— start Task inputs —

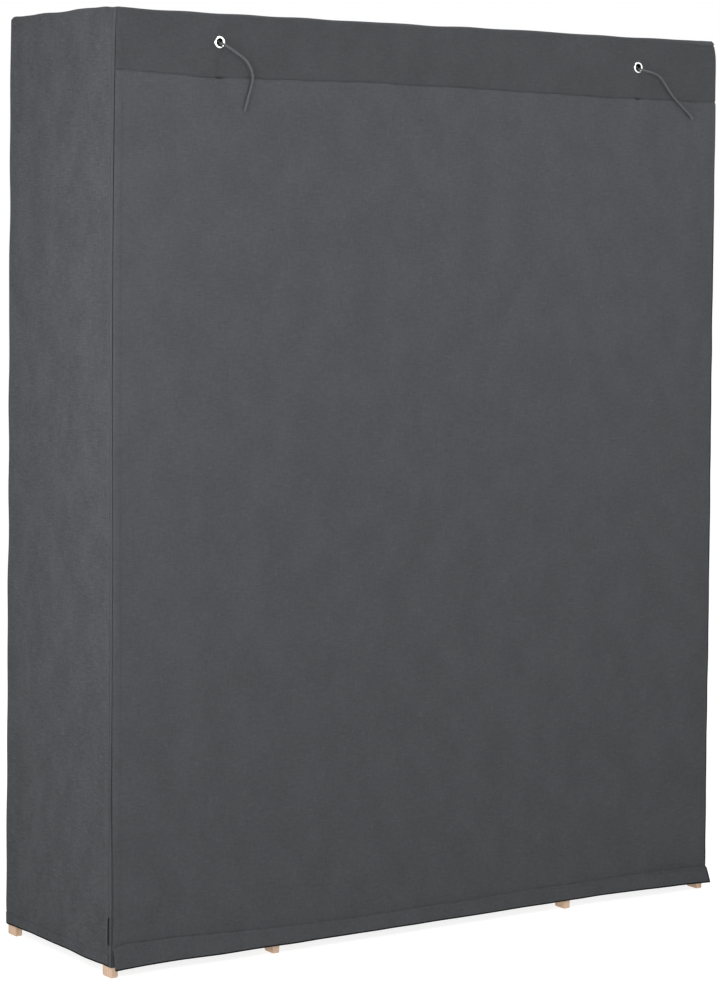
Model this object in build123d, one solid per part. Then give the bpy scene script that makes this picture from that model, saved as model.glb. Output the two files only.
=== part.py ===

— end Task inputs —
— start Task inputs —

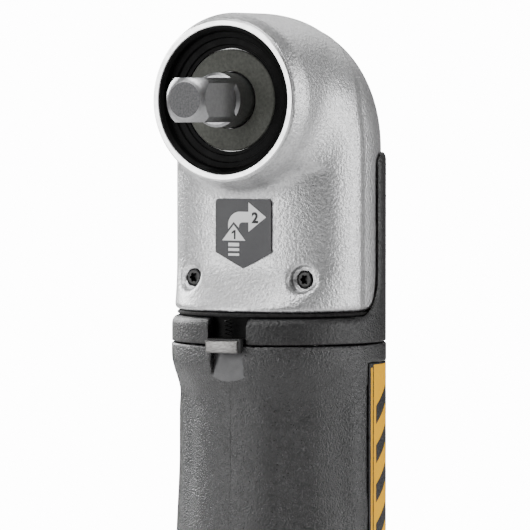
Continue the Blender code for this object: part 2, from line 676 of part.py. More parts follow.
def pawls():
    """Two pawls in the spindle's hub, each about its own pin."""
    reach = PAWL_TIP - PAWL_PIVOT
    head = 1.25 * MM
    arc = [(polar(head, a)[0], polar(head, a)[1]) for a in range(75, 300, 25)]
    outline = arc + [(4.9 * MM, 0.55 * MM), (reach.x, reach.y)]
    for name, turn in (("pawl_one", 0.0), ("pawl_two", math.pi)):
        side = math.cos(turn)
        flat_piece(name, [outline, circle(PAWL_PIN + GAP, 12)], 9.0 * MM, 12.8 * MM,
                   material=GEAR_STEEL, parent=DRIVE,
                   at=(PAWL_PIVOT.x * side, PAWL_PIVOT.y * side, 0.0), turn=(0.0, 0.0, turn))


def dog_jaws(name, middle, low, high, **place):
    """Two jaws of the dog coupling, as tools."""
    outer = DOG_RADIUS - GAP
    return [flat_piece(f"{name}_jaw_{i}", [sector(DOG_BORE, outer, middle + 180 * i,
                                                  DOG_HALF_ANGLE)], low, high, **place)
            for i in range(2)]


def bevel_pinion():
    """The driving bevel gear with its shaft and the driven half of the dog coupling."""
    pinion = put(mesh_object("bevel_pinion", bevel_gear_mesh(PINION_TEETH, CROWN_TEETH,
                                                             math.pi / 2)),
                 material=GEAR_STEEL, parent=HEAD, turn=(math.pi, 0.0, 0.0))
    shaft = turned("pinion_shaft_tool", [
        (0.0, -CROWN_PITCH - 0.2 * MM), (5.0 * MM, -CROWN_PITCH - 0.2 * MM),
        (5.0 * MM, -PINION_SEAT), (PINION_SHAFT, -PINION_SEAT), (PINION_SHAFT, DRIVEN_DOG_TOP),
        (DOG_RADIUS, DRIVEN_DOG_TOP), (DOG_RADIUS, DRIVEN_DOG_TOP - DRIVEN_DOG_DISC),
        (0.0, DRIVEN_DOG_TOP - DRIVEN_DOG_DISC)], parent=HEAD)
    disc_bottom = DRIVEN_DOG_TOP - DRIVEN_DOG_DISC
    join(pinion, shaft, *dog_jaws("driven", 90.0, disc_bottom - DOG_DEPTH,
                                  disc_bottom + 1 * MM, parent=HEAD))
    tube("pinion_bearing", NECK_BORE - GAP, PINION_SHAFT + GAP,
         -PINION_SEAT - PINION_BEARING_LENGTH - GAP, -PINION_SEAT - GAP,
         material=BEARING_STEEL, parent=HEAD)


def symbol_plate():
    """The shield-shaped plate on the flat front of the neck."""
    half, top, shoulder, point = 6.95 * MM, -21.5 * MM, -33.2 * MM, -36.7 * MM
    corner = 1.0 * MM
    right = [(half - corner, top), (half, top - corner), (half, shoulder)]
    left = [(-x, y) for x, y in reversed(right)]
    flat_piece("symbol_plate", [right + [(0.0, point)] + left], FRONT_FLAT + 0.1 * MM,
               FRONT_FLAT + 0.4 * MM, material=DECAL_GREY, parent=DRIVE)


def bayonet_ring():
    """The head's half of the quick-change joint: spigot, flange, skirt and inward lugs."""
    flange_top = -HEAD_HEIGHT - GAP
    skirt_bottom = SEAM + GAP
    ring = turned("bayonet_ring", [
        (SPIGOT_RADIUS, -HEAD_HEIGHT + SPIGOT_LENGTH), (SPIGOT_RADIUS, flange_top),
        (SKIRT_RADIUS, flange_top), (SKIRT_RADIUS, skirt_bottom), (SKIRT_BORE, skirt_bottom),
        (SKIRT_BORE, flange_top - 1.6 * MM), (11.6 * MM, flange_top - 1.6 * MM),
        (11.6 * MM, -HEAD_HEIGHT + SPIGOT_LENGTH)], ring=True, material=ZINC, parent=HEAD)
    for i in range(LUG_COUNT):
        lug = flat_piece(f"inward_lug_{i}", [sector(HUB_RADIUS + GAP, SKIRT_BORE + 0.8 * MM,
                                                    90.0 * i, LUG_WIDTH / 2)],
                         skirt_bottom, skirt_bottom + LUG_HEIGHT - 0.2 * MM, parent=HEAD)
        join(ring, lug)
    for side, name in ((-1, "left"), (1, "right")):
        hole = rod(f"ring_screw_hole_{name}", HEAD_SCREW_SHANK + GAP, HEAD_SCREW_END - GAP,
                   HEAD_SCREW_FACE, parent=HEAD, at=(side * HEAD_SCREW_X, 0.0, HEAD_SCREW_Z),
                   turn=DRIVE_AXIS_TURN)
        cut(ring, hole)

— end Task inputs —

Lines holding the word "from" in the entries above are the ones to pull out. Copy them all.

Model this object in build123d, one solid per part. Then give the bpy scene script that makes this picture from that model, saved as model.glb. Output the two files only.
Continue the Blender code for this object: part 2, from line 676 of part.py. More parts follow.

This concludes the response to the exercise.